Under these circumstances, the only conclusion that can be drawn is that the bank waived its rights in the collateral. See In re Selden, 58 B.R. 667, 670-75 (D.Neb.1986) (bank’s failure to object to almost daily sale of milk, daily use of grain and hay to feed livestock and regular sale of livestock over four year period constituted waiver). As the Farmers Court emphasized, Nebraska law defines waiver as the “voluntary and intentional relinquishment or abandonment of a known existing legal right ... or such conduct as warrants an inference of the relinquishment of such right....” 402 N.W.2d at 280 (citing Five Points Bank v. Scoular-Bishop Grain Co., 217 Neb. 677, 681, 350 N.W.2d 549, 552 (1984)).
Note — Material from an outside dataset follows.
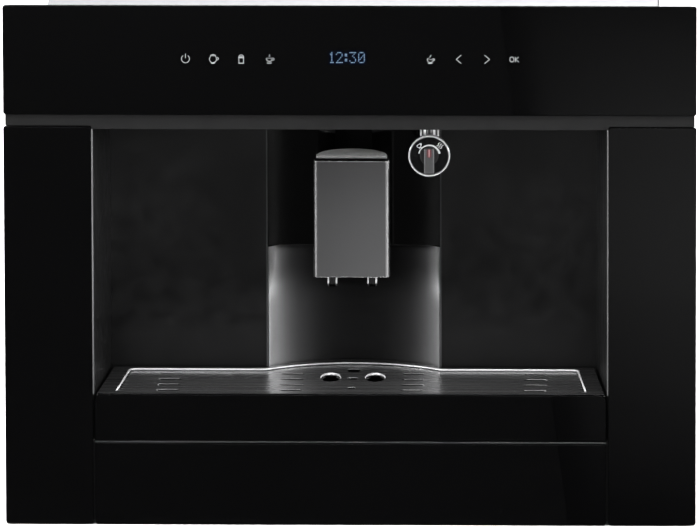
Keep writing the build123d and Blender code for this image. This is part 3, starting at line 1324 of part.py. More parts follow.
def rail_section(height, width, start, faces_in=True):
    """A slide member's section, placed from the frame's inner face and looking in or out."""
    section = channel(height, width, RAIL_SHEET)
    face = FRAME_HALF - FRAME_SHEET
    if faces_in:
        return Pos(face - start, RAIL_CENTRE) * mirror(section, Plane.YZ)
    return Pos(start, RAIL_CENTRE) * section


def rail(section):
    return carried_back(section, (RAIL_FRONT, RAIL_FRONT + RAIL_LENGTH))


def rail_outer_members():
    return both_sides(rail(rail_section(RAIL_OUTER_HEIGHT, RAIL_OUTER_WIDTH, 0.0)))


def rail_middle_members():
    return both_sides(rail(rail_section(RAIL_MIDDLE_HEIGHT, RAIL_MIDDLE_WIDTH, RAIL_MIDDLE_START)))


def rail_inner_members():
    return both_sides(rail(rail_section(RAIL_INNER_HEIGHT, RAIL_INNER_WIDTH, BODY_HALF, faces_in=False)))


def rail_glides():
    """The slippery pads that fill the raceways, fixed on the middle members."""
    face = FRAME_HALF - FRAME_SHEET - RAIL_MIDDLE_START
    outer_gap = (RAIL_MIDDLE_HEIGHT / 2, RAIL_OUTER_HEIGHT / 2 - RAIL_SHEET - GLIDE_FIT)
    inner_gap = (RAIL_INNER_HEIGHT / 2 + GLIDE_FIT, RAIL_MIDDLE_HEIGHT / 2 - RAIL_SHEET)
    outer_side = face - RAIL_SHEET - GLIDE_SET_IN
    pads = []
    for low, high in (outer_gap, inner_gap):
        for sign in (-1, 1):
            level = sorted((RAIL_CENTRE + sign * low, RAIL_CENTRE + sign * high))
            for front in (RAIL_FRONT, RAIL_FRONT + RAIL_LENGTH - GLIDE_LENGTH):
                across_pair = (outer_side - GLIDE_WIDTH, outer_side)
                pad = block(across_pair, (front, front + GLIDE_LENGTH), level)
                pads += [pad, opposite(pad)]
    return Compound(children=pads)


def mounting_frame():
    """The welded frame that is screwed into the niche: two angle brackets, a rear tie and its stop lip."""
    inner = FRAME_HALF - FRAME_SHEET
    run = (FRAME_FRONT, OVERALL_DEPTH)
    bracket = block((inner, FRAME_HALF), run, (0, FRAME_HEIGHT))
    bracket += block((FRAME_HALF - FRAME_FOOT_WIDTH, FRAME_HALF), run, (0, FRAME_FOOT))
    tie = block(centred(inner), (OVERALL_DEPTH - FRAME_TIE_DEPTH, OVERALL_DEPTH), (0, FRAME_FOOT))
    stop = block(centred(inner), (OVERALL_DEPTH - FRAME_SHEET, OVERALL_DEPTH), (0, FRAME_STOP_HEIGHT))
    for depth in FRAME_HOLE_Y:
        bracket -= rod((inner, depth, FRAME_HOLE_Z), (1, 0, 0), FRAME_HOLE_RADIUS, FRAME_SHEET)
    return bracket + opposite(bracket) + tie + stop


def save(node, shape):
    """Write one node, moved so that the origin is the centre of the footprint."""
    export_step(Pos(0, -OVERALL_DEPTH / 2, 0) * shape, f"parts/{node}.step")


def main():
    os.makedirs("parts", exist_ok=True)
    save("control_glass", control_glass())
    save("column_glass_right", column_glass())
    save("column_glass_left", opposite(column_glass()))
    save("lower_glass", lower_glass())
    save("front_carrier", front_carrier())
    save("touch_board", touch_board())
    save("display_module", display_module())
    save("bay_trims", bay_trims())
    save("floor_trim", floor_trim())
    save("bay_wall_right", bay_wall())
    save("bay_wall_left", opposite(bay_wall()))
    save("bay_back_panels", both_sides(bay_back()))
    save("bay_ceiling", bay_ceiling())
    save("bay_floor", bay_floor())
    save("upper_cover", upper_cover())
    save("splash_panel", splash_panel())
    save("guide_rods", guide_rods())
    save("dispenser_front", dispenser_front())
    save("dispenser_core", dispenser_core())
    save("dispenser_cap", dispenser_cap())
    save("coffee_spouts", coffee_spouts())
    save("dispenser_carriage", dispenser_carriage())
    save("selector_dial", selector_dial())
    save("selector_ring", selector_ring())
    save("valve_body", valve_body())
    save("steam_collar", steam_collar())
    save("selector_lever", selector_lever())
    save("tray_front_glass", tray_front_glass())
    save("drip_tray", drip_tray())
    save("cup_grid", cup_grid())
    save("grounds_container", grounds_container())
    save("base_tray", base_tray())
    save("side_panels", both_sides(side_panel()))
    save("panel_screws", panel_screws())
    save("rear_panel", rear_panel())
    save("top_panel", top_panel())
    save("bulkhead", bulkhead())
    save("brew_unit", brew_unit())
    save("bean_hopper", bean_hopper())
    save("hopper_lid", hopper_lid())
    save("ground_chute", ground_chute())
    save("chute_lid", chute_lid())
    save("grinder", grinder())
    save("grind_adjuster", grind_adjuster())
    save("water_tank", water_tank())
    save("tank_lid", tank_lid())
    save("tank_seat", tank_seat())
    save("boiler", boiler())
    save("pump", pump())
    save("pump_cradle", pump_cradle())
    save("steam_pipe", steam_pipe())
    save("control_board", control_board())
    save("mains_inlet", mains_inlet())
    save("switch_body", switch_body())
    save("switch_rocker", switch_rocker())
    save("rail_outer_members", rail_outer_members())
    save("rail_middle_members", rail_middle_members())
    save("rail_inner_members", rail_inner_members())
    save("rail_glides", rail_glides())
    save("mounting_frame", mounting_frame())


main()
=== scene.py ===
import math

import bmesh
import bpy
from bpy.props import FloatProperty, FloatVectorProperty, PointerProperty, StringProperty
from mathutils import Matrix, Quaternion, Vector
from mathutils.bvhtree import BVHTree


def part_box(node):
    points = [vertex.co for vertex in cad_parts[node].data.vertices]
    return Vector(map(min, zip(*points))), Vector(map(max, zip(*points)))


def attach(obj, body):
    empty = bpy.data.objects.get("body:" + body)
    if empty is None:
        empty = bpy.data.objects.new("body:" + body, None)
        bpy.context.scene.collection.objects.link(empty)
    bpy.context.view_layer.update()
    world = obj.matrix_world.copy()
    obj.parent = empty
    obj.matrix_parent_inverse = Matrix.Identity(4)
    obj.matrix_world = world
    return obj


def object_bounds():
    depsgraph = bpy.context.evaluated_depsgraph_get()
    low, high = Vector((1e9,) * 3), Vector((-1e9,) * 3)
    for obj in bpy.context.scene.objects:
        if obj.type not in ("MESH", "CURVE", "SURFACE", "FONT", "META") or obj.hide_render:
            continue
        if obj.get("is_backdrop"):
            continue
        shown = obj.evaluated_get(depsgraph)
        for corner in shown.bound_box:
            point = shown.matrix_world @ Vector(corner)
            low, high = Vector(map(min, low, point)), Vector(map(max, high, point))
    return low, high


bl_info = {
    "name": "Built-in coffee machine dressing",
    "version": (1, 0, 0),
    "blender": (4, 5, 0),
    "location": "3D View > Sidebar > Coffee machine",
    "description": "Finishes, printed marks, small fittings and studio for the built-in coffee machine",
    "category": "Object",
}

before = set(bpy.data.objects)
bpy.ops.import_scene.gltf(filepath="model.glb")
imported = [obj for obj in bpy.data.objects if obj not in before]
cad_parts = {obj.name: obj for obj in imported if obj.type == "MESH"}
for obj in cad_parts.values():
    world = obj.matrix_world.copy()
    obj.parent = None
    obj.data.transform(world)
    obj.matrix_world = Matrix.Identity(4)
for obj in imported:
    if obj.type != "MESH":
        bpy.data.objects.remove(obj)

GLASS_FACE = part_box("control_glass")[0].y
GLASS_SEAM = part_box("control_glass")[0].z
GRID_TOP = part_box("cup_grid")[1].z
CAP_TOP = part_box("dispenser_cap")[1].z
SPOUT_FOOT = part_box("coffee_spouts")[0].z
DISPENSER_LOW, DISPENSER_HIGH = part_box("dispenser_front")
DIAL_LOW, DIAL_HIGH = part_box("selector_dial")
DIAL_MIDDLE = (DIAL_LOW + DIAL_HIGH) / 2

# All sizes are in metres. Depths run inward from the glass face, and half widths from the middle plane.

# The cup grid's pressing: how far down it goes, its back edge with the bulge, and its sides, which close in.
GRID_PRESS = 0.002
PRESSED_TOP = GRID_TOP - GRID_PRESS
PRESS_BACK, PRESS_BULGE, BULGE_HALF = 0.1125, 0.141, 0.076
PRESS_SIDE, PRESS_SIDE_DEPTH, PRESS_TAPER = 0.2049, 0.007, 0.0861
PRESS_CORNER = 0.006
LIP_START, LIP_MIDDLE = 0.016, 0.06

# The slots punched in it: their columns and rows, and each slot's half length and end radius.
SLOT_COLUMNS = (-0.1585, -0.0528, 0.0528, 0.1585)
SLOT_ROWS, SLOT_FIRST, SLOT_PITCH = 4, 0.029, 0.023
SLOT_HALF, SLOT_END = 0.01025, 0.0022

# The larger holes in it: (across, depth), half width, half length and the radius of the lip round it.
CATCH_LIP, DRAIN_LIP = 0.0013, 0.00013
TRAY_HOLES = (
    ((-0.0193, 0.0825), 0.0085, 0.0160, CATCH_LIP),
    ((0.0193, 0.0825), 0.0085, 0.0160, CATCH_LIP),
    ((0.0, 0.113), 0.0062, 0.0062, DRAIN_LIP),
    ((0.0, 0.079), 0.0047, 0.0047, DRAIN_LIP),
    ((0.0, 0.039), 0.0036, 0.0036, DRAIN_LIP),
)

# The splash panel's painted reflection from left to right, and how its painted light at the sides brightens
# with height and toward its edges.
SPLASH_TONES = (
    (-0.0765, 1.6), (-0.0738, 1.2), (-0.0725, 0.80), (-0.0703, 0.66), (-0.065, 0.31), (-0.0598, 0.145),
    (-0.0546, 0.084), (-0.049, 0.054), (-0.040, 0.044), (-0.025, 0.045), (0.0, 0.039), (0.015, 0.036),
    (0.025, 0.030), (0.036, 0.022), (0.046, 0.023), (0.0515, 0.035), (0.0567, 0.060), (0.062, 0.125),
    (0.067, 0.29), (0.0715, 0.56), (0.0765, 0.95),
)
SPLASH_RISE = ((0.165, 0.0), (0.172, 0.08), (0.178, 0.28), (0.185, 0.62), (0.195, 1.0), (0.210, 1.0))
SPLASH_SIDES = (
    (0.0, 0.25), (0.030, 0.27), (0.042, 0.34), (0.048, 0.44), (0.052, 0.54), (0.0555, 0.72), (0.059, 0.95),
    (0.0625, 1.35), (0.0655, 2.1), (0.068, 3.2), (0.071, 5.0), (0.0765, 7.0),
)
STEEL_LIMIT = 2.9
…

There is no doubt, based on principles enunciated in Farmers and the record before us, that the bank’s conduct warrants an inference of the relinquishment of the bank’s right in the the collateral. The finding of the court below to the contrary is clearly erroneous and cannot stand.1
III. CONCLUSION
For the reasons discussed above, we hold the Court has jurisdiction to entertain this appeal, and because we find the bank waived its rights under its security agreement, we reverse the decision of the dis*1274trict court and order that judgment be entered in favor of defendant Neu Cheese.
. Because of our decision on the waiver issue, we need not decide and do not reach the issue of the proper statute of limitation, which was raised by the FDIC in its cross-appeal.